Rant: Tony the Nanny
Tony Blair's shameful record on civil liberties
In a teary-eyed press conference more becoming of an emotionally incontinent Hollywood starlet than a prime minister on his way out, Tony Blair announced that he would leave Downing Street. His resignation could not come a moment too soon. Leave aside Iraq. Forget for a moment the accusations that he was a modern Machiavelli. Blair's true legacy is the erosion of civil liberty in Britain.
Consider public surveillance. When New Labour came to power there were a few thousand closed-circuit television (CCTV) cameras in the United Kingdom. Today there are 5 million, one spycam for every 12 citizens. The U.K. has more than 20 per cent of the world's CCTV cameras, which, considering that our tiny island occupies just 0.2 per cent of the world's inhabitable land, is a quite remarkable achievement.

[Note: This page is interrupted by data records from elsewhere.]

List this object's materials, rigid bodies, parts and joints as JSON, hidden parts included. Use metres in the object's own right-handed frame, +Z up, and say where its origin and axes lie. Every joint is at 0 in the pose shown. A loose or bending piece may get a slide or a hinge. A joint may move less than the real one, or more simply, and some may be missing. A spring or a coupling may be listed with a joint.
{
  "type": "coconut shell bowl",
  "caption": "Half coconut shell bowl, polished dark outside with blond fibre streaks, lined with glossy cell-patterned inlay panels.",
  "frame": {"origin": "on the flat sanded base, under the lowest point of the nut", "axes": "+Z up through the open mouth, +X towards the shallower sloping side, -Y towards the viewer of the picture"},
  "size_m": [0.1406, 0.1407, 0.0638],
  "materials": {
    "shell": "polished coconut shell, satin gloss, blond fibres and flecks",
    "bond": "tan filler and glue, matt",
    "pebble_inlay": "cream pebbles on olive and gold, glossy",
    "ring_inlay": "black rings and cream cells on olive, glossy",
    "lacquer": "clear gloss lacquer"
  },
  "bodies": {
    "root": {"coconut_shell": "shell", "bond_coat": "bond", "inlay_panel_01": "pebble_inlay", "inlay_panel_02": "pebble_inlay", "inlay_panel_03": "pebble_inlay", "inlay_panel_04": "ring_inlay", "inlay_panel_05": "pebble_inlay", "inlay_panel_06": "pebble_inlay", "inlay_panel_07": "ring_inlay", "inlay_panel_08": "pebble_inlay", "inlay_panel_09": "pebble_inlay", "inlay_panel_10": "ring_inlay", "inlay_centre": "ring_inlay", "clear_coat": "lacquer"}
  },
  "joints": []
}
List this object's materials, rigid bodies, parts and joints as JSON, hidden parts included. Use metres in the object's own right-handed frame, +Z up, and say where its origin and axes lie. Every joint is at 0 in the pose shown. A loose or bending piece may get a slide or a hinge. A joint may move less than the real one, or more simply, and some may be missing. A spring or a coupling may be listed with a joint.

The cameras are everywhere, and they are getting cleverer all the time. Some come with automatic number plate recognition, facial recognition, even suspicious behavior recognition-internal software that analyzes clusters and movements of pixels in CCTV footage in search of "behavioral oddities." British scientists, backed by a £500,000 government grant, are currently developing cameras with "gait recognition." These are supposed to alert a human operator when people are walking suspiciously. Think of it as a Ministry of Unsilly Walks.
Cameras now speak as well as listen. In April, Blair's home secretary, John Reid, announced that the government would spend close to £1 million fitting loudspeakers onto cameras in 20 areas around Britain. Faceless operators based in CCTV bunkers will use microphones to bark orders at those of us who litter or loiter. Who will provide the voices for Britain's surveillance state? Officials are scouring schools for well-behaved, "socially conscious" children fit for the job.
Blair's reach extends even to the hallowed British pub. Public houses were traditionally free from the regulations of everyday life; you could smoke there, get drunk, shout, swear, and flirt. Not anymore.
As of July 1, the smoky drinking den is a thing of history: Smoking will be banned in all pubs, clubs, and workplaces across England. It's not just what you can't do in bars; it's what you're forced to stare at. Some beer coasters now come with government messages, covering everything from domestic violence (don't do it) to cancer (be aware of it). Pub toilets are plastered with public health posters warning of the dangers of sex, drugs, and alcohol.
The Blairites have conducted increasingly crazy experiments on errant youth. In an effort to disperse groups of young people at bus stops or on park benches, some local authorities have installed an "anti-youth gadget" called the Mosquito, which emits a noise that is unbearably high-pitched to people under the age of 20 but sounds like a faint buzz to the rest of us. Other local authorities choose to blast easy-listening music, a strategy known as "the Manilow method" for ridding the area of adolescents.
These schemes are part of the government's drive against "anti-social behavior." Eight years ago New Labour introduced Anti-Social Behavior Orders (ASBOs), written decrees which tell specific individuals how they must behave. A local authority can issue an ASBO forbidding an individual from walking down a certain street, using bad language in public, or even wearing a hooded sweatshirt, without having to prove in a court of law that the individual is guilty of anything. ASBOs are
dished out on the whim of local officials and on the basis of hearsay rather than hard evidence of misdemeanor.
So in Blair's Britain our cameras berated us, our beer coasters harangued us, and the government deployed noisy gadgets to drive us from public spaces. That is Blair's legacy: life in a permanent state of parole, where we must walk, talk, and act a certain way or risk having our collars felt by a CCTV spy, a cop, or a council official.
Brendan O'Neill is the editor of the London-based webzine Spiked.